For most plate boat builders, a seven metre model is the top of the range, but not for AMM where this model sits nicely between their 4.5m baby and the 10m monster.  While the standard package runs a Yamaha F225, the test boat was fitted with a new Yamaha V6 F250DETX.  They can also be built for twin engines or even a diesel stern drive option.  The deluxe fit out package also included an electric anchor winch and flush toilet located under the V berth cushions among a myriad of other options.  With the owner clearly dedicated to long range fishing, the boat was designed to suit and had extended, insulated storage under the passenger seat, dry storage under the helm seat, live bait tanks and large under floor kill tank as well as cavernous side pockets.  The three-quarter hard top was extended even further with an extra soft top providing protection from the harsh, north Queensland sun.  Rod holders were abundant with eight on the rocket launcher (installed on either corner rather than across the back to allow for differing rod angles), two on the bait board and then four along each side.  A hinged, port side door allows for easy access onto the large transom and would be ideal for hauling aboard those larger captures or for those of you (leave me out thanks) that like jumping in the briny with the fishes.  Showing excellent usage of space, the transom/pod also houses the 50L freshwater storage.   The finished package is impeccable.  I could not see a blemish when looking along the external side plates.  The paintwork is of the highest standard and, more importantly to me, all the internal aluminium incorporated large, smooth radius corners.  When you see a large AMM, you suddenly realise how they are closing the gap between plate and fibreglass boats in regards to the product finish.

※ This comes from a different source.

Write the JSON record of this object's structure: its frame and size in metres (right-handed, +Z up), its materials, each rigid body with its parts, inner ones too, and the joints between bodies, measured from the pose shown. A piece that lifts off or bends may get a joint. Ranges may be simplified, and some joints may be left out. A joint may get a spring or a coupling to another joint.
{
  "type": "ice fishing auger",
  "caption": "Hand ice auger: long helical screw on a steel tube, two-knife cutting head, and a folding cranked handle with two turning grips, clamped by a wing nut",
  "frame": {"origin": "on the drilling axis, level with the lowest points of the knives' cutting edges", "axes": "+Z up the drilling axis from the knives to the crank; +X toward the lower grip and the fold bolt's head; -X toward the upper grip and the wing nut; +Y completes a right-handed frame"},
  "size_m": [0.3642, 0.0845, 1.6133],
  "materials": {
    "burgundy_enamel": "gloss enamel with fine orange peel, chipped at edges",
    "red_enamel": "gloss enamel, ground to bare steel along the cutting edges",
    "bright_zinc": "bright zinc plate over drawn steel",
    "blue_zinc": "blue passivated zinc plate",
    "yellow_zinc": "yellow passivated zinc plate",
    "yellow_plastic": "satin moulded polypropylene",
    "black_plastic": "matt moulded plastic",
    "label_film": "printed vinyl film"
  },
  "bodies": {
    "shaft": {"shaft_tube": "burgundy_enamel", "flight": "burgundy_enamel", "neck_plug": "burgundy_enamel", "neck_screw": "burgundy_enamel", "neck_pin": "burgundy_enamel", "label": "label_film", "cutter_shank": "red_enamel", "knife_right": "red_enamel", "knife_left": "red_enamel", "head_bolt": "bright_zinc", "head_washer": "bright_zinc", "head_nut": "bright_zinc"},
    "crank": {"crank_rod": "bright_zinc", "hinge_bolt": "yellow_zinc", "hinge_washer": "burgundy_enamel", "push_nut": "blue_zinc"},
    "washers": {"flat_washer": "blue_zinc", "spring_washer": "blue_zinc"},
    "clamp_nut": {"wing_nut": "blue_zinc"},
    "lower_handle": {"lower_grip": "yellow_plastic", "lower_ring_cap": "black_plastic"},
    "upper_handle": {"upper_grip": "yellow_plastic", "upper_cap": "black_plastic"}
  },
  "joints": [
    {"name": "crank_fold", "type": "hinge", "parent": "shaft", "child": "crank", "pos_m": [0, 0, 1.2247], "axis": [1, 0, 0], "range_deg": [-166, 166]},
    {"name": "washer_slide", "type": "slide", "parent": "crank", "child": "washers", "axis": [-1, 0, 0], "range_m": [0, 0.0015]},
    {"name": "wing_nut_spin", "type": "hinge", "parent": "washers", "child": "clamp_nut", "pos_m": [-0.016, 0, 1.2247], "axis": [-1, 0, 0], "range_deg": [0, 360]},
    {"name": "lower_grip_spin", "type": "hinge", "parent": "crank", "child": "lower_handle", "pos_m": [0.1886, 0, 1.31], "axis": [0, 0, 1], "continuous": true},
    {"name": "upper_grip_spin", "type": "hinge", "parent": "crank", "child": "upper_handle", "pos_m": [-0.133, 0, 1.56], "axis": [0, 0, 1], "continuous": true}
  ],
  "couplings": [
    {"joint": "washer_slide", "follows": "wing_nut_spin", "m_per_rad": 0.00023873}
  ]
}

I have stated in previous tests that I love hardtops and this boat only reinforced this opinion.  Full size sliding windows provide excellent ventilation and combined with the huge, curved windscreen there was no obstruction to visibility in any direction (both are made from toughened safety glass).  Matt even advised they can fit sweeping wipers, if required, and this would be an option I would have.  Roof hatches are also a handy option in FNQ and would be worth considering if this was your area.  Both the helm and passenger seats are well mounted and comfortable with the helm seat having sufficient adjustment to accommodate almost any build.  I did note that while seated I was inclined to bump the digital throttle control with my knee and would consider raising it a little higher.  In saying this, it did feel fine while driving in the usual Nth Qld standing position.  The dash was well laid out and large enough to accommodate a single 12 inch combination display or two smaller units.  My preference would be one large display in the dash and a quality sounder mounted on the top.  When I put on my VMR cap, I noted a lack of overhead grab rails on the roof and would definitely install one running the length of the hard top and a couple of extra ones on the cab sides.  When the going gets rough, you can’t have too many “Jesus” bars!

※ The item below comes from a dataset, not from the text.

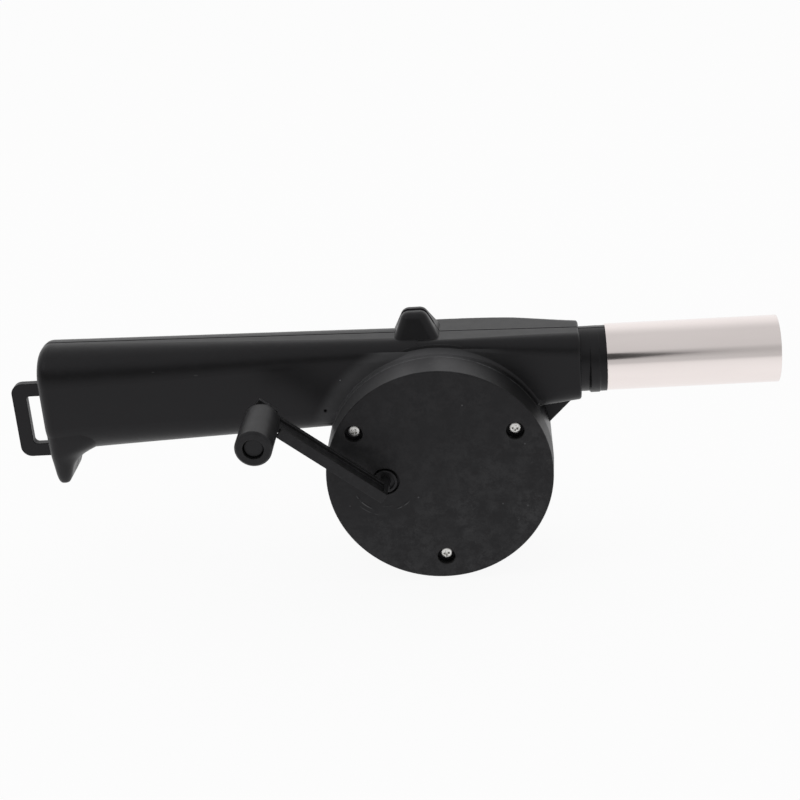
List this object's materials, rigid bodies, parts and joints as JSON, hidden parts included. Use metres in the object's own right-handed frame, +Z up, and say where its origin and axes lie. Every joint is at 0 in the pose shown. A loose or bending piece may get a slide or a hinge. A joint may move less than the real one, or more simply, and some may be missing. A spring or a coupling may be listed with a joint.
{
  "type": "hand-cranked barbecue blower",
  "caption": "Hand-cranked barbecue blower: black handle and round fan drum, a side crank with a knob, and a straight metal nozzle tube.",
  "frame": {"origin": "middle of the grip, on the parting plane of the two housing halves", "axes": "+X towards the nozzle's mouth, -Y towards the crank side, +Z up, with the nozzle tube's axis parallel to X"},
  "size_m": [0.2561, 0.0717, 0.0863],
  "materials": {
    "body_plastic": "black moulded plastic, semi-matte",
    "nozzle_metal": "smooth bright metal tube",
    "screw_steel": "zinc-plated cross-recess screws",
    "shaft_steel": "ground steel",
    "gear_plastic": "natural acetal",
    "fan_plastic": "black moulded plastic",
    "bush_brass": "sintered bush"
  },
  "bodies": {
    "housing": {"front_housing": "body_plastic", "rear_housing": "body_plastic", "drum_cover": "body_plastic", "cover_screws": "screw_steel", "housing_screws": "screw_steel", "nozzle_tube": "nozzle_metal", "partition_bush": "bush_brass", "cover_bush": "bush_brass", "idler_axle": "shaft_steel", "idler_washers": "shaft_steel", "fan_washers": "shaft_steel"},
    "crank": {"crank_arm": "body_plastic", "crank_gear": "gear_plastic", "crank_screw": "screw_steel", "crank_washer": "screw_steel"},
    "knob": {"crank_knob": "body_plastic"},
    "idler": {"idler_gear": "gear_plastic"},
    "fan": {"fan_shaft": "shaft_steel", "fan_pinion": "gear_plastic", "impeller": "fan_plastic", "impeller_washer": "shaft_steel", "impeller_nut": "shaft_steel"}
  },
  "joints": [
    {"name": "crank_spin", "type": "hinge", "parent": "housing", "child": "crank", "pos_m": [0.0622, -0.0226, -0.0266], "axis": [0, 1, 0], "continuous": true},
    {"name": "knob_spin", "type": "hinge", "parent": "crank", "child": "knob", "pos_m": [0.02607, -0.0474, 0.00203], "axis": [0, 1, 0], "continuous": true},
    {"name": "idler_spin", "type": "hinge", "parent": "housing", "child": "idler", "pos_m": [0.07158, -0.0169, -0.01266], "axis": [0, 1, 0], "continuous": true},
    {"name": "fan_spin", "type": "hinge", "parent": "housing", "child": "fan", "pos_m": [0.08, -0.01, -0.0258], "axis": [0, 1, 0], "continuous": true}
  ],
  "couplings": [
    {"joint": "idler_spin", "follows": "fan_spin", "ratio": -0.3},
    {"joint": "crank_spin", "follows": "fan_spin", "ratio": 0.081818}
  ]
}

While not a true walk-around, the Tournament 7000 has 300mm of nonslip flooring along each side of the hardtop and a front deck more than suitable for throwing beer-can-size poppers at rampaging GT’s.  This really is one serious fishing machine with a generous V berth up front, and by adding the stove/sink option would also make a comfortable couples escape for a few days.

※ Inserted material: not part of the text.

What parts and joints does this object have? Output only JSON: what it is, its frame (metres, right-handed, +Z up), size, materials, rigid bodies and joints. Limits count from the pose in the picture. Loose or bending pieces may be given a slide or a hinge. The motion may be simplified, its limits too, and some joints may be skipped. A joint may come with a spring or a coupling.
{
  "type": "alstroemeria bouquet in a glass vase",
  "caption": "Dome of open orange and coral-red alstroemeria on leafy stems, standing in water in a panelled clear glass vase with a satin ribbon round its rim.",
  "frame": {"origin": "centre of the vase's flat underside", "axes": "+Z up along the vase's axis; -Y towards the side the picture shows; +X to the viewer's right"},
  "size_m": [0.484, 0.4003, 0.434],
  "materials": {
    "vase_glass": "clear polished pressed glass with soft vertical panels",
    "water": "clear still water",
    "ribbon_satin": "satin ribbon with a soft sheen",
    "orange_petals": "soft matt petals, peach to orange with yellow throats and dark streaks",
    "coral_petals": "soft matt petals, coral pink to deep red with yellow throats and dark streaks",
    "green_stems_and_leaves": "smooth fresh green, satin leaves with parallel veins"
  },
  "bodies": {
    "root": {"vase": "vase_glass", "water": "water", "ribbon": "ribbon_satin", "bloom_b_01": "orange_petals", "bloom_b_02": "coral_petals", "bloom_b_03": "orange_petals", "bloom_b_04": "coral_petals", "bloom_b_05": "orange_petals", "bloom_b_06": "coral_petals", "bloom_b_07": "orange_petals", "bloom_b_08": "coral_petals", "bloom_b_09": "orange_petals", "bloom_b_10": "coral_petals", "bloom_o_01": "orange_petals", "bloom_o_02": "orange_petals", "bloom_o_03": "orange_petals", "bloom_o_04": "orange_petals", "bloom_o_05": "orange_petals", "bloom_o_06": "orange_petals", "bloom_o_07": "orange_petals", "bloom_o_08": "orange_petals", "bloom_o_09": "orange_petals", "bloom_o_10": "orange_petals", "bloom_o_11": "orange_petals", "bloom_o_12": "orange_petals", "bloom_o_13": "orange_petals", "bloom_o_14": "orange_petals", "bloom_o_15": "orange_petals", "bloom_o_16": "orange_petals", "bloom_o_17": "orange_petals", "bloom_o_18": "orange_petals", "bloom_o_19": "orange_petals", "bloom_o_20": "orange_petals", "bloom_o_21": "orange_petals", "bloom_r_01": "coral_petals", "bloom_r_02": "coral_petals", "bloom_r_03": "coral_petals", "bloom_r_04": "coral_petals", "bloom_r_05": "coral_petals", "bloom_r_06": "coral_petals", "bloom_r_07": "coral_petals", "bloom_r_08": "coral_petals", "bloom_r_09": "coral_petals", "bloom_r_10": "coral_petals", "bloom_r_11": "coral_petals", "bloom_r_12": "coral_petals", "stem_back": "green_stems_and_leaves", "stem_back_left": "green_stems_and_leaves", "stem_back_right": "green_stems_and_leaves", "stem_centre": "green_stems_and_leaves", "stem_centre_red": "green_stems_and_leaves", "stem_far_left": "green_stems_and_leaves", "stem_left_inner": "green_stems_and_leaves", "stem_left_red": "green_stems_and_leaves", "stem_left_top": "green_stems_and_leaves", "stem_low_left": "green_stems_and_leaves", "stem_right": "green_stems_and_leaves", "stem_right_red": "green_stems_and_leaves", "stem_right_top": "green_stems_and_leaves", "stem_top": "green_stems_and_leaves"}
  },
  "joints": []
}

That’s enough cosmetics; it’s time to do the real testing.  When you have 7 metres of boat built from 6mm hull plates and 4mm sides, throw in 300L of fuel and 50L of water, the result is a feeling of size and security on the water.  The 20 degree dead rise is carried through to amidships and a large chine deflects water with ease.  With only 5 knots of breeze, we were not going to be able to test the rough water capabilities with jumping a few wakes our only option to see how the hull behaved.  As I eased the throttle forward the first thing to strike me was how quickly the big boat moved onto the plane.  While most vessels of this size will start “falling off” around 12 or 13 knots, the Tournament 7000 was happily planing at 10 knots with the big Yamaha (driving a 17 inch, 3 blade SS propeller) spinning at 2500RPM.  Moving through the rev range, we achieved a top speed of 37 knots at wide open throttle (5800RPM) using 96Lt/Hr.  Most economical cruise was at 3500RPM where we were doing 21 knots and burning 30 litres per hour.  At this speed, leaving a 20% margin in the standard 300L tank, you have a range of 168Nm.  Knowing the distances travelled in boats as capable as this, I would be optioning the larger tank to extend my safe range.  Matt Thomas, AMM’s GM, advised that a 600L tank is an available upgrade.

Over the years, I have driven a lot of boats powered by 4 stroke outboards and have come to accept the smooth, albeit gentle, acceleration that is the norm for these motors.  Well, not any more, if the new Yamaha V6 is any guide.  Give the throttle a shove and the 7000 accelerated like a ski boat and blasted out of the hole.  Yamaha states: “Their big capacity has been matched with Yamaha’s Variable Camshaft Timing system that dramatically increases power and throttle response at low and mid-range RPM.  This allows Yamaha’s new 4.2 litre big-bore V6 Offshore Outboards to deliver awesome “out of the hole” performance and mid-range acceleration you have to feel to believe.” And from the seat of my pants feeling I have no reason not to believe this blurb.  If there is an issue with this boat and motor combination, it would be the difficulty in maintaining an economical cruising speed.  The fun to be had in playing “boy racer” would be hard to resist.

The AMM Tournament 7000 is up there with the best in this market.  From design, build and finish it is hard to fault.  Quality of this magnitude does not come cheap, with the highly optioned, test boat and custom made, dual axle, aluminium trailer coming in at around $135,000 including electronics.   At almost three tonne fully loaded for a boys’ weekend away, it also requires a significant tow vehicle.  Would I buy one?  If I was in the market for something in this range, I would be hard pressed to find better.